The news is out:
After an hour and a half of spirited public testimony late Tuesday night and into Wednesday morning, a Milwaukee Board of School Directors committee voted in favor of a proposal that would allow for the limited distribution of male condoms in many of the city's public high schools.This is, of course, the age group that I deal with every day. I cannot speak to the prevalence of STDs among my students--I'll have to trust the research on that one that suggests they're widespread--but I can say this. Among the students I teach right now, I think I have more parents and parents-to-be than I have ever had before. Bot boys and girls talk freely about the children they have, and I have at least four pregnant girls right now. It certainly seems to me that somewhere these students are picking up on the notion that sex is okay and when they are doing it, they are doing it unprotected.

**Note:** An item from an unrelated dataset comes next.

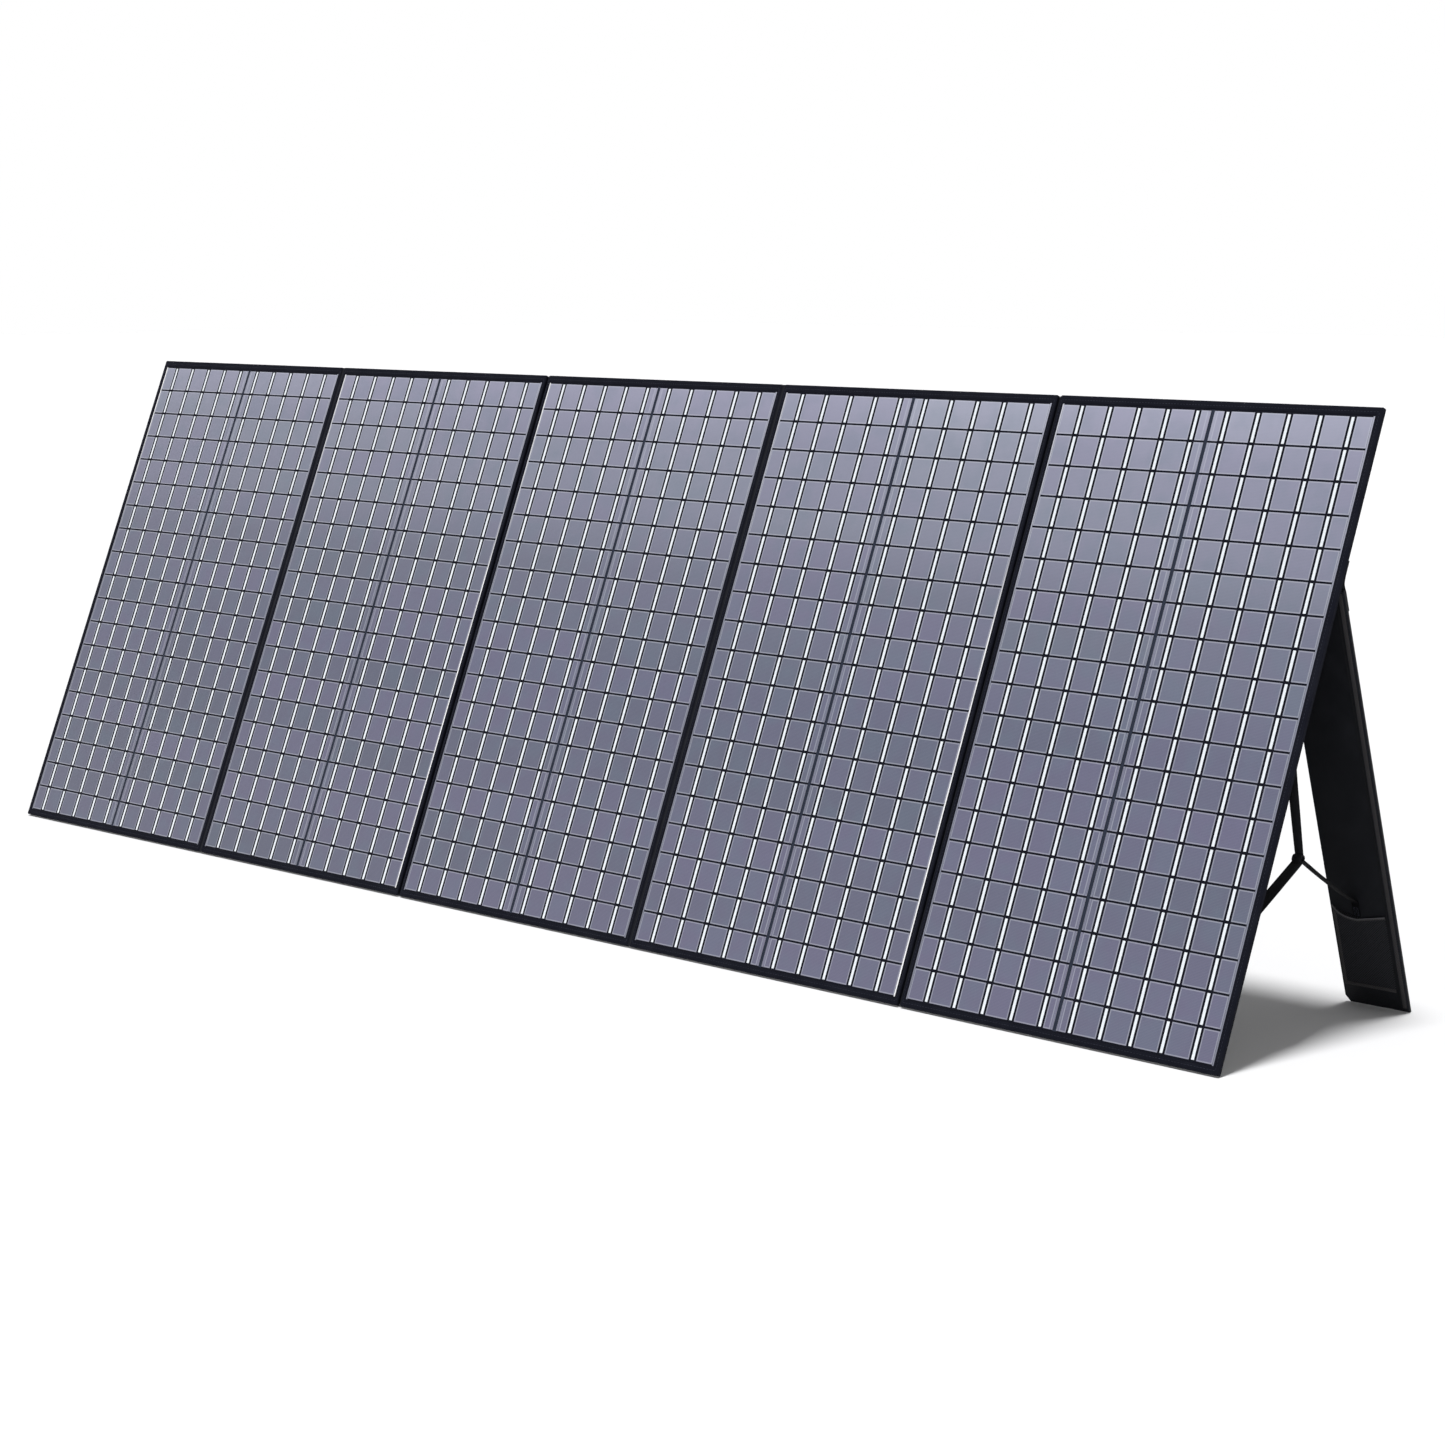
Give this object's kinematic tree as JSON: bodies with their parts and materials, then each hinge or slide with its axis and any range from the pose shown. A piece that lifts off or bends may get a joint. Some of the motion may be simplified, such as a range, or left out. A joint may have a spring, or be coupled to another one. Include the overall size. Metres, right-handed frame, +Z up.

The communicable disease prevention program--which passed the Committee on Innovation/School Reform in a 5-0 vote and now will go to the full board--was recommended by the admininstration to address the high rate of sexually transmitted infections among teenagers.
Which is not to say that MPS is encouraging the sex. Despite protestations and implications of the local righty commentariat (examples 1, 2), MPS does teach and reinforce the notion that abstinence at their age is the best and only reasonable course of action. In class yesterday, in fact, when students brought the matter up because they had heard the news, that was the first thing I added to the discussion--that none of them should be having sex anyway. Of course, they don't listen to me when I tell them that their essays must be written in multiple paragraphs, so I don't have a lot of faith that my insistence on their abstinence will have much of an effect, either.
But what I like in particular about this particular plan is that the condoms are not, in fact, freely distributed. There are plenty of places around town where the condoms are indeed just grab-and-go. However, should this plan go through, before any MPS student pick up a condom at school, they will have to talk to the school nurse about their intended behavior, its risks, and alternatives including not doing it. Ultimately, that may discourage some students from getting the condoms, sure; but I hope that the program will tie the acquisition of condoms to critical questions about why students want to engage in this behavior and whether it's the right thing to do. At least moreso than just having it lectured at them in health class every year.